Brian Stann wins via TKO – Round 1 3:37
Fight Score: 7.5
Frankie Edgar (13-1) vs. Gray Maynard (10-0)
Of their combined 23 wins coming into the fight, Edgar and Maynard have earned 16 of them by decision. The general consensus was that this was destined to be a boring five round decision win for the fighter able to secure top control for the longest.
So much for that happening.
Instead, this battle for the title turned out to be one of the best title fights in UFC history. Maynard opened the fight with the best case ever presented for a 10-7 round as he dropped Edgar numerous times in addition to multiple takedowns. Edgar was visibly dazed at the end of the round but came out strong in the second, regaining his composure while Maynard was looking to headhunt his way to the belt. By the time the championship rounds were underway, Edgar looked no worse for wear after the beating he took in the early minutes of the fights and controlled the rest of the fight.
It’s a rare, rare, fight when it’s tough to argue with a draw.
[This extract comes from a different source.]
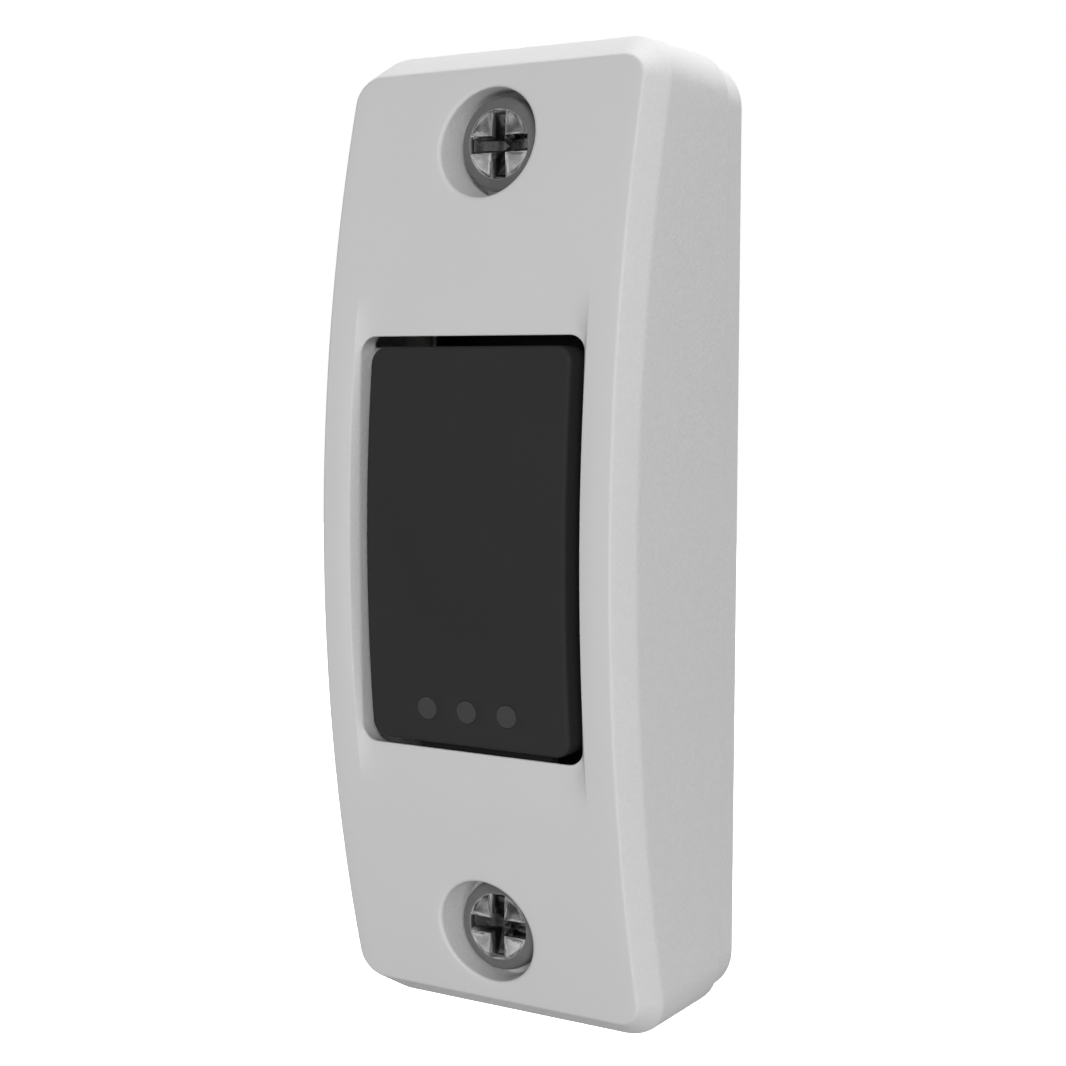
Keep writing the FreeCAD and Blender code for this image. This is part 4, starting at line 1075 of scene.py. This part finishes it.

Split Draw – Frankie Edgar remain UFC Lightweight Champion
Fight Score: 9.5
Total 76.5 out of 110
Average Fight Score: 6.95
While 2011 will be home to dozens of UFC’s and hundreds of fights, I believe that UFC 125 is going to hold up as one of the stronger cards from top to bottom of the year. The main was a classic and while none of the undercard fights, with the exception of Josh Grispi, featured immediate title contenders, they all featured fighters making a case to establish themselves among the contenders in their respective divisions.